WHAT THE EXERCISE ASKS -
Each line containing the word "json" needs to be copied.

DATA EXCERPT -

_ _ _ _ _ _ _

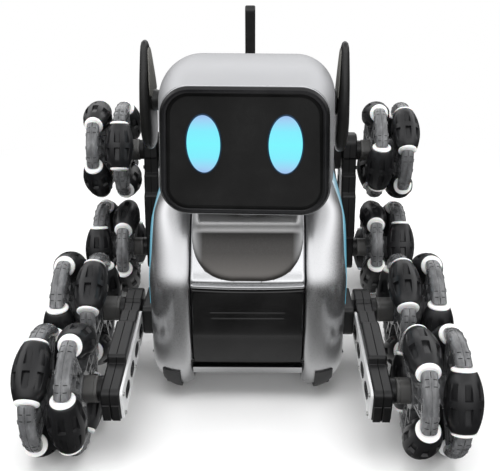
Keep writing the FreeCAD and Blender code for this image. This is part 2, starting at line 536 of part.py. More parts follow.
def head():
    out = head_loft(0.0)
    inn = head_loft(2.6, y_first=-96.5)
    shell = out.cut(inn)
    ty, tz = NECK_Y, TILT_Z
    # bosses for the tilt shaft and for the ear shafts
    for sg in (-1, 1):
        a, b = (50.0, 66.5) if sg > 0 else (-66.5, -50.0)
        boss = cylx(a, b, ty, tz, 8.5).common(out)
        shell = shell.fuse(boss)
        a, b = (52.0, 66.0) if sg > 0 else (-66.0, -52.0)
        boss = cylx(a, b, EAR_PIVOT[0], EAR_PIVOT[1], 7.5).common(out)
        shell = shell.fuse(boss)
    shell = shell.cut(cylx(-57.5, 57.5, ty, tz, 4.0 + RUN_CLEAR))
    shell = shell.cut(cylx(-90, 90, EAR_PIVOT[0], EAR_PIVOT[1], 3.0 + RUN_CLEAR))
    # opening under the head for the neck post
    shell = shell.cut(prism_z(rect(-17, 17, ty - 24, ty + 24), 6, 170, 190))
    shell = one(shell)
    # bezel: black frame with a soft bevel, closed at the back, holding the glass
    pts, r = face_outline(0)
    bez = prism_y(pts, r, HEAD_FRONT, -95.5)
    w0 = rounded_wire(*face_outline(1.6), place=lambda a, b: V(a, HEAD_FRONT - 1.6, b))
    w1 = rounded_wire(*face_outline(0), place=lambda a, b: V(a, HEAD_FRONT, b))
    bez = bez.fuse(Part.makeLoft([w0, w1], True, True)).removeSplitter()
    pi, ri = face_outline(2.8)
    back = prism_y(pi, ri, -95.5, -90.0)
    bez = bez.fuse(back)
    pg, rg = face_outline(4.6)
    bez = bez.cut(prism_y(pg, rg, HEAD_FRONT - 5, -94.0))
    pc, rc = face_outline(8.0)
    bez = bez.cut(prism_y(pc, rc, -95, -80.0))
    bez = one(bez.removeSplitter())
    shell = one(shell.cut(bez))
    pg, rg = face_outline(4.75)
    glass = prism_y(pg, rg, HEAD_FRONT - 0.6, -94.0)
    eyes = []
    for sx in (-EYE_X, EYE_X):
        e = Part.Ellipse(V(0, 0, 0), EYE_H / 2, EYE_W / 2).toShape()
        f = Part.Face(Part.Wire([e]))
        f.rotate(V(0, 0, 0), V(0, 0, 1), 90)      # long axis to Y
        f.rotate(V(0, 0, 0), V(1, 0, 0), 90)      # long axis to Z
        f.translate(V(sx, HEAD_FRONT - 0.75, EYE_Z))
        e3 = f.extrude(V(0, 0.55, 0))
        eyes.append(e3)
        glass = glass.cut(e3)
    glass = one(glass)
    # neck yoke: turntable, post and tilt shaft
    yoke = cylz(150, 178 - 2.4, 0, ty, 12.0).fuse(cylz(175.0 + GAP, 176.2, 0, ty, 16.0))
    yoke = yoke.fuse(prism_z(rect(-12, 12, ty - 9, ty + 9), 4, 175.6, tz + 3))
    yoke = yoke.fuse(cylx(-57.0, 57.0, ty, tz, 4.0)).fuse(cylx(-13, 13, ty, tz, 9.0))
    yoke = one(yoke.removeSplitter())
    # ears
    fin = [(-30, 203), (-10, 199.5), (2, 212), (5, 232), (-2, 258), (-16, 287), (-23, 291.5), (-27, 287), (-36, 262), (-41, 240), (-39, 218)]
    ear = prism_x(fin, [7, 7, 8, 20, 40, 4, 2.2, 4, 40, 20, 10], 73.5, 83.5)
    ear = ear.cut(turned(box(83.5, 110, -80, 60, 236, 330), (83.5, 0, 236), (0, 1, 0), -3.5))
    ear = one(ear)
    ear = fillet(ear, 1.8, lambda e: e.Length > 14)
    ear = ear.fuse(Part.makeCone(7.0, 11.0, 6.4, V(67.6, EAR_PIVOT[0], EAR_PIVOT[1]), V(1, 0, 0)))
    ear = ear.fuse(cylx(54.0, 70, EAR_PIVOT[0], EAR_PIVOT[1], 3.0))
    ear = one(ear.removeSplitter())
    c = (0, ty, 0)
    ax = (0, 0, 1)
    put("neck_yoke", turned(yoke, c, ax, HEAD_PAN))
    put("head_shell", turned(shell, c, ax, HEAD_PAN))
    put("screen_bezel", turned(bez, c, ax, HEAD_PAN))
    put("screen_glass", turned(glass, c, ax, HEAD_PAN))
    put("eye_displays", [turned(e, c, ax, HEAD_PAN) for e in eyes])
    put("ear_right", turned(ear, c, ax, HEAD_PAN))
    put("ear_left", turned(mirror_x(ear), c, ax, HEAD_PAN))


def tail(skin_out):
    ty, tz = TAIL_PIVOT
    fin = [(ty - 7, tz - 7), (ty + 7, tz - 7), (ty + 10, 225), (ty + 7, 258), (ty - 4, 290), (ty - 13, 298.5), (ty - 17, 293), (ty - 12, 262), (ty - 9, 228)]
    t = prism_x(fin, [6, 6, 20, 40, 20, 2.5, 6, 40, 30], -5, 5)
    t = fillet(t, 1.6, lambda e: e.Length > 10)
    t = t.cut(cyly(ty - 30, ty + 30, 0, tz, 3.0 + RUN_CLEAR))
    put("tail", one(t))
    # bracket: two cheeks fore and aft of the fin's root, a base on the back and the pivot pin
    b = None
    for y0, y1 in ((ty - 14, ty - 10.5), (ty + 10.5, ty + 14)):
        c = prism_y([(-9, 170), (9, 170), (8, tz + 8), (-8, tz + 8)], [0, 0, 7, 7], y0, y1)
        b = c if b is None else b.fuse(c)
    b = b.fuse(cyly(ty - 14, ty + 14, 0, tz, 3.0))
    b = b.cut(skin_out)
    b = b.fuse(prism_z(rect(-9, 9, ty - 14, ty + 14), 3, 178, 191.5).cut(skin_out))
    put("tail_bracket", one(b.removeSplitter()))


def electronics():
    bat = prism_x(rect(-62, 4, 88, 136), 4, -36, 36)
    bat = fillet(bat, 2.0, lambda e: e.Length > 30)
    put("battery_pack", bat)
    pcb = box(-42, 42, 20, 24.5, 88, 150)
    chips = [box(-14, 14, 24.5, 27.5, 110, 136), box(-38, -22, 24.5, 30.5, 92, 104), box(22, 38, 24.5, 30.5, 92, 104), box(-34, -24, 24.5, 33, 122, 140)]
    for c in chips:
        pcb = pcb.fuse(c)
    put("main_board", one(pcb))


for sd in (-1, 1):
    wheel(sd, "front", FRONT_BEAM_X)
    wheel(sd, "middle", FRONT_BEAM_X)
    wheel(sd, "rear", REAR_BEAM_X)
    wheel(sd, "upper", REAR_BEAM_X)
    leg(sd, "front")
    leg(sd, "rear")

skin_out, skin_in, back = torso()
foot_pads(skin_out)
for nm, s in hip_drives(skin_out):
    put(nm, [s, mirror_x(s)])
head()
tail(skin_out)
electronics()
ch = chassis(skin_in)
belly = NODES["belly_pan"][0]
for step in ((0, 0), (0, 0.3), (0.3, 0)):
    ch = ch.cut(moved(belly, y=step[0], z=step[1]))
put("chassis", one(ch.removeSplitter()))

for name, solids in NODES.items():
    shape = solids[0] if len(solids) == 1 else Part.makeCompound(solids)
    bad = [i for i, s in enumerate(solids) if not s.isValid()]
    print("%-32s solids %2d  vol %9.1f  %s" % (name, len(solids), sum(s.Volume for s in solids), "INVALID %s" % bad if bad else ""))
    shape.exportStep("parts/%s.step" % name)
allb = Part.makeCompound([s for v in NODES.values() for s in v]).BoundBox
print("nodes", len(NODES), "box", [round(q, 2) for q in (allb.XMin, allb.XMax, allb.YMin, allb.YMax, allb.ZMin, allb.ZMax)])
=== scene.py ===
import math
import bpy
import bmesh
from mathutils import Matrix, Vector
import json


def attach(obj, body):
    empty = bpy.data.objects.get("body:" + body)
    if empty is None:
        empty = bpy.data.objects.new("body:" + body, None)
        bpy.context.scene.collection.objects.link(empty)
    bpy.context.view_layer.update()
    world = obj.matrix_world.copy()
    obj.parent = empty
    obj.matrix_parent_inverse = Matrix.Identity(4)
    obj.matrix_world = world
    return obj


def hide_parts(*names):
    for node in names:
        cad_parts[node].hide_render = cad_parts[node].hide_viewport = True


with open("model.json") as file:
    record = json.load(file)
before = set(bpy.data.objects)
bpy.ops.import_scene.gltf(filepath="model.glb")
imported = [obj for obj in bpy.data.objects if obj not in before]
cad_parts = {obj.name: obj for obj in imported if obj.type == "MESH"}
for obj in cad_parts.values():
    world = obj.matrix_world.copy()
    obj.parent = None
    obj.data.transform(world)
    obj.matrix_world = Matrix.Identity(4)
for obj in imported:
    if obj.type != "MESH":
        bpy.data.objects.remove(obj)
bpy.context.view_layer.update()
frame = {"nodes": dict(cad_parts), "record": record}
MM = 0.001

# ------------------------------------------------------------------ materials
MATS = {}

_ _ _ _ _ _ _

RESPONSE TO THIS EXERCISE -
import json
with open("model.json") as file:
    record = json.load(file)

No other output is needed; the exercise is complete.